We saw Ira and the first thing he said to us when we saw him was, "I've gone through so much since I last saw you guys," and he actually seemed to have - I don't know if it's the right word -but he seemed to have softened out; he said he'd stopped trying to fight his mind and he was learning to surrender.
Lindsay: Yeah, he was really beautiful. He was telling me all the stuff that he'd gone through since he was in Australia and you could see the parallel in your own life, just learning to surrender, just learning to be there. He talked about the Knowledge review that Guru Maharaj Ji gave the initiators. Ira was telling me when they were going over the Word technique, Maharaj Ji sat and meditated with them, and when he turned the lights on again it was just complete absence of mind, total unity there between the 6 or 7 initiators that were there and Maharaj Ji.

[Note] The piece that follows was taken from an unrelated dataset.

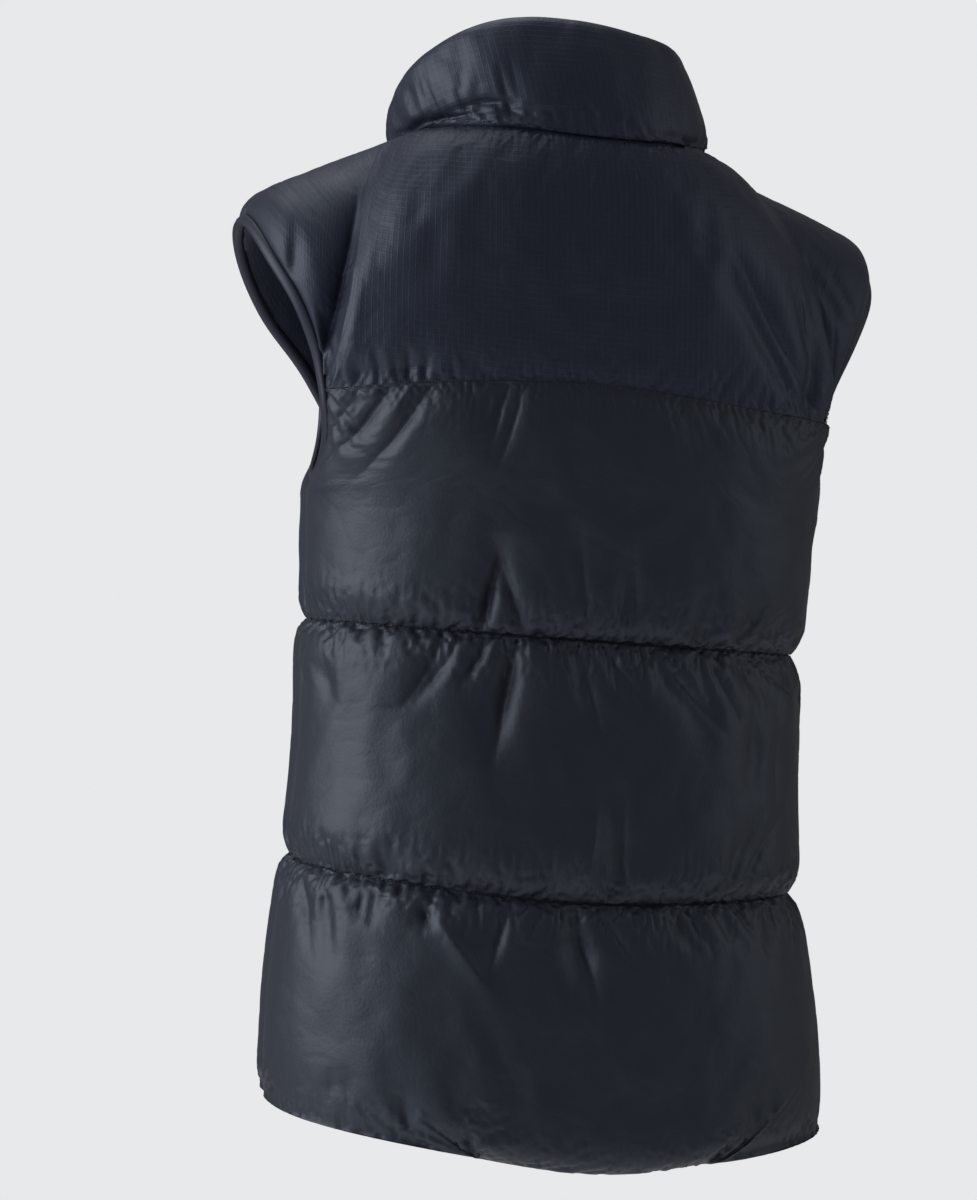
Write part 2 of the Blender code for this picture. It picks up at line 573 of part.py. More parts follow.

Guru Maharaj Ji was blissed out and saying that this is it, this is where you should be all the time, this is where I want you to be, just to share it with you; but the mind's been kicked out so far that when it realises what's happened, it's going to be really angry and really come back with a vengeance. And Ira said all the initiators were going, "Oh no God, please Guru Maharaj Ji, don't let it happen, anything but that because we wouldn't be able to handle it." And Guru Maharaj Ji said that if you stay surrendered there's nothing to worry about.
And that same lesson applies to all of us. That's the whole thing he was saying through all the satsang: Just stay on board the boat, just be surrendered and everything else will be cool, it doesn't matter what comes at you then. It's been like a whole lot of people standing by the dock and saying, "Well, we've just got to get on board and stay surrendered and everything will be okay," but it's not until we actually get on board and surrender, that we experience what that really means.
Once you experience it then it becomes the most meaningful thing in your life. That's all he wants and then you realise that's all you want because then it's a completely fulfilling experience.